8] That plaintiffs secured a copy of the "Contract of Lease" entered into by the defendants and a certain Marilou P. Del Castillo x x x.

9] That upon further investigation, the plaintiffs were further surprised to learn that the premises were likewise being leased to a Beauty Parlor, Photography Shop, Auto Supply Dealer and a Money Changer.

10] That the subleasing of the premises was made by the lessees sans the implied or express consent of the Lessors.

x x x x

12] That on December 1993, plaintiffs sent to the defendants a "Notice to Vacate" x x x.

13] That up to the present time, the defendants has (sic) not yet vacated the premises.[10]
As proof of the above-quoted allegations, respondents offered in evidence the following: 1) a copy of a contract[11] of lease executed by and between Miguel Soriano, Jr. and Marilou P. Del Castillo on 3 July 1993; 2) the affidavit of Marilou P. Del Castillo essentially corroborating the averments in the complaint respecting the Contract of Lease between her and petitioners; 3) various affidavits of third parties with whom petitioners allegedly subleased various portions of the subject property; and 4) a Questioned Document Report by the National Bureau of Investigation (NBI) stating that the signature of Marilou P. Del Castillo on the Joint Venture Agreement presented by respondents was a forgery.

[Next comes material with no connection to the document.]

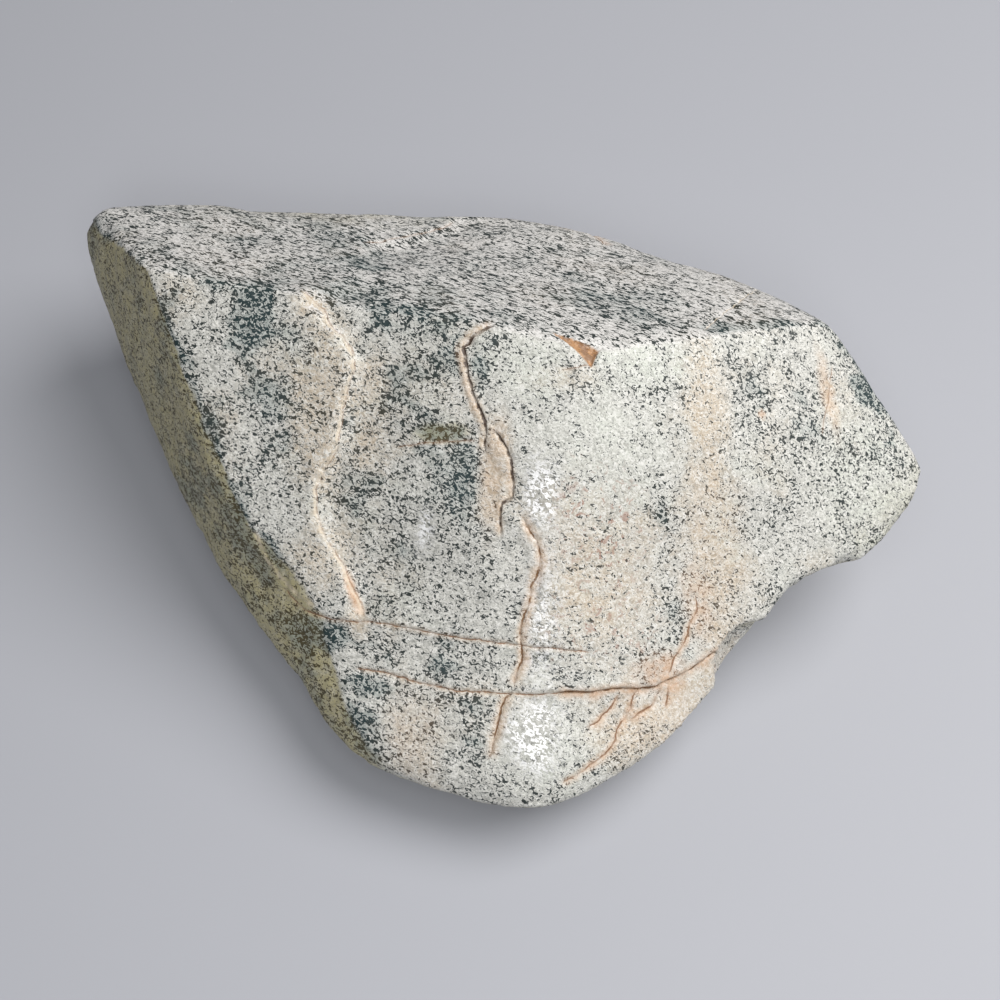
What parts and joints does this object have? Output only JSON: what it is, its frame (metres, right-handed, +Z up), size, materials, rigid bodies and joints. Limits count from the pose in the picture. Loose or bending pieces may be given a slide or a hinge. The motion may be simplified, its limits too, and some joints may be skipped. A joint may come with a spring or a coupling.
{
  "type": "rough jadeite stone",
  "caption": "Rough block of speckled green-grey and cream jadeite with a long ridge, a stepped broken face and a small flat resting patch.",
  "frame": {"origin": "centre of the bounding box at the bottom, in the plane of the flat resting patch", "axes": "+Z up; +X along the long axis; -Y the side that the broad stepped face slopes down to"},
  "size_m": [0.1414, 0.1074, 0.054],
  "materials": {
    "jadeite": "rough broken stone with a slight waxy gloss, cream and grey ground with dark green flecks and brown-stained cracks"
  },
  "bodies": {
    "root": {"jadeite_stone": "jadeite"}
  },
  "joints": []
}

On the other hand, petitioners denied violating the subject contract of lease they signed with respondents and contradicted the existence of the alleged sublease agreement with one Marilou P. Del Castillo, as well as those with various other third persons. Petitioners, instead, maintain that what existed between them and the third parties, including Marilou P. Del Castillo, were joint venture agreements; and that the Contract of Lease between Marilou P. Del Castillo and petitioners was a falsified document considering that the signatures of petitioner Julieta Soriano, the witnesses and of the Notary Public were all claimed to be forgeries. Petitioners then presented the supposed Joint Venture Agreement[12] entered into by and between them and Marilou P. Del Castillo.

In the interregnum, before the complaint for ejectment could be resolved by the MeTC, petitioners filed a petition for consignation of rental fees for the period of January to June 1994 with the MeTC.  The claim for consignation, docketed as Civil Case No. 94-0001, was grounded on the contention that respondents refused to encash the checks paid to them for the rent of the subject property.

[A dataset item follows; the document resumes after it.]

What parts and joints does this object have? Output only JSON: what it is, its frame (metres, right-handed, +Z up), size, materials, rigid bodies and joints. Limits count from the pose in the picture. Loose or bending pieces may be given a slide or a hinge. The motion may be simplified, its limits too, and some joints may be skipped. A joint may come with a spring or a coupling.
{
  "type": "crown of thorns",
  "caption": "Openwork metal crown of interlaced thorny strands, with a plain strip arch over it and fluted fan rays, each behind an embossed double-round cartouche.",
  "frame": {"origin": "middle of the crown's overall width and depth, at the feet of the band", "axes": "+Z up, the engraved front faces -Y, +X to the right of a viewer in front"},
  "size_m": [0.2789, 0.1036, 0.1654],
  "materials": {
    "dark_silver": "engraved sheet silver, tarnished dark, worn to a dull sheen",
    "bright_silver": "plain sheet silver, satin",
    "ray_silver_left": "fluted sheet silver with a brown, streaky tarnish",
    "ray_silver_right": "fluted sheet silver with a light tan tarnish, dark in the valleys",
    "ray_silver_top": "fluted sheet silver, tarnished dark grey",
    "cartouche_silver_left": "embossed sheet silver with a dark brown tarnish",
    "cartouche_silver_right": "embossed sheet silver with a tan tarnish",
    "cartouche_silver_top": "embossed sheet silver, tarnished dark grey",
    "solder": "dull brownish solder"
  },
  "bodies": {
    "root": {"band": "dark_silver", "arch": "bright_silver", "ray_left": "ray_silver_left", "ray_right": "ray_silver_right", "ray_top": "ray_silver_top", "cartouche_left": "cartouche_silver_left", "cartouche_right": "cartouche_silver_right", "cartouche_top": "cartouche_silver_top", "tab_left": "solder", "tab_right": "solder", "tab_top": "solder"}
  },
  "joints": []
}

The MeTC consolidated the two civil actions, they being closely related.

On 15 April 1996, the MeTC promulgated a Joint Decision on the consolidated cases.  The trial court found in favor of respondents.  The dispositive of the consolidated ruling reads:
WHEREFORE, judgment is rendered in favor of the plaintiffs and against defendants ordering the latter and all persons claiming rights under them to vacate the premises in question and surrender possession thereof to the former; to pay plaintiff the sum of P2,662.00 a month from January, 1994 and monthly thereafter until the subject premises is actually vacated; to pay plaintiff P10,000.00 as reasonable attorney's fees and cost of suit.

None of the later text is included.